Butterfield, like the rest of the global financial industry, is preparing to transition away from a key benchmark interest rate – the London Interbank Offered Rate, or LIBOR – to new alternative reference rates. Regulators have called for a transition period expected during 2021, allowing time for Butterfield to engage with clients who have credit / loan agreements that incorporate adjustable interest rates and LIBOR referenced as a benchmark.

The global LIBOR transition is an evolving process, but Butterfield’s immediate response was to create awareness, and then to ensure a smooth transition for clients. Butterfield has been orderly transitioning customers to alternate reference rates and these actions will continue for the remainder of transition period. Credit agreements are being reviewed to determine any requirement for amended contract language to incorporate a replacement rate.

Butterfield is proactively contacting clients during the transition period to discuss the relevant approach.

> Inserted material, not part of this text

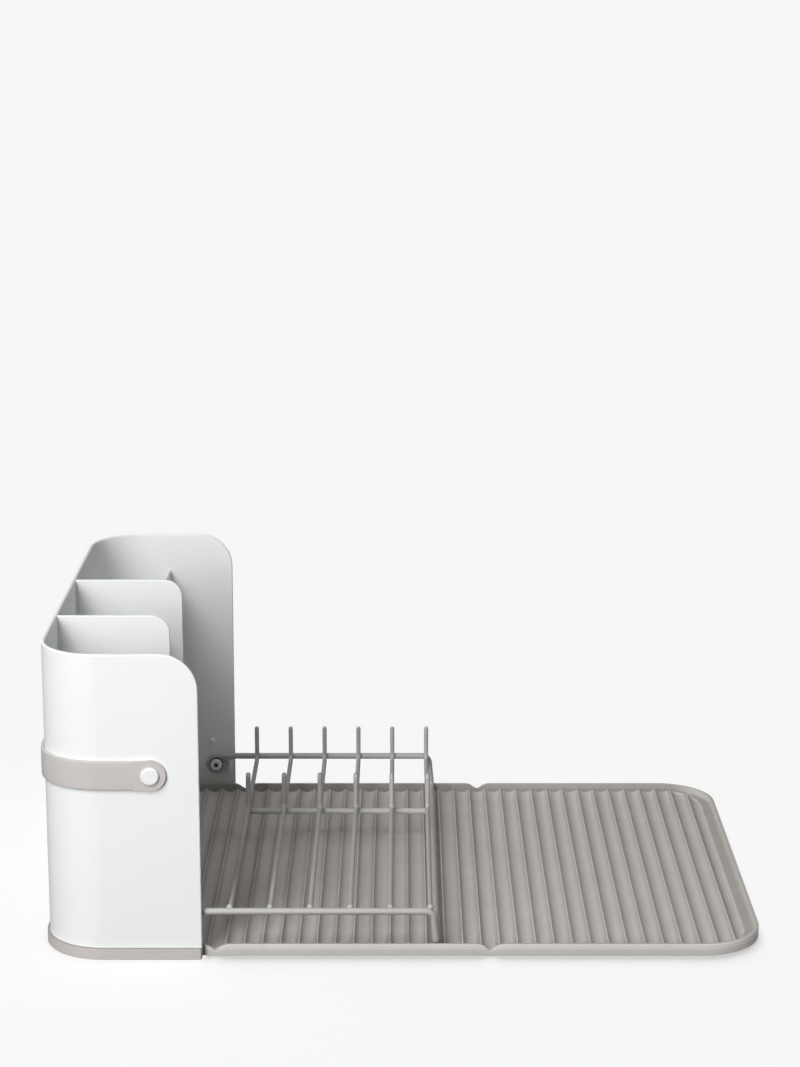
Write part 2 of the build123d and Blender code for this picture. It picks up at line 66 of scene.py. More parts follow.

Importantly, we will be guided by global regulatory standards in order to ensure customer consistency and fairness with the approach adopted.

Butterfield also no longer issues any new Credit Agreements that use LIBOR as a sole reference interest rate.

Clients who have questions regarding the LIBOR transition or Credit Agreements should contact their Relationship Manager or the Client Services Team for assistance.

Frequently Asked Questions

What is LIBOR?

LIBOR is an interest rate benchmark which is intended to reflect the average rate at which banks can obtain unsecured funding in the London Interbank Market for various currencies (US Dollar, European Euro, British Pound Sterling, Japanese Yen, and Swiss Franc) and seven different maturities (overnight/spot, one week, and one, two, three, six, and twelve months).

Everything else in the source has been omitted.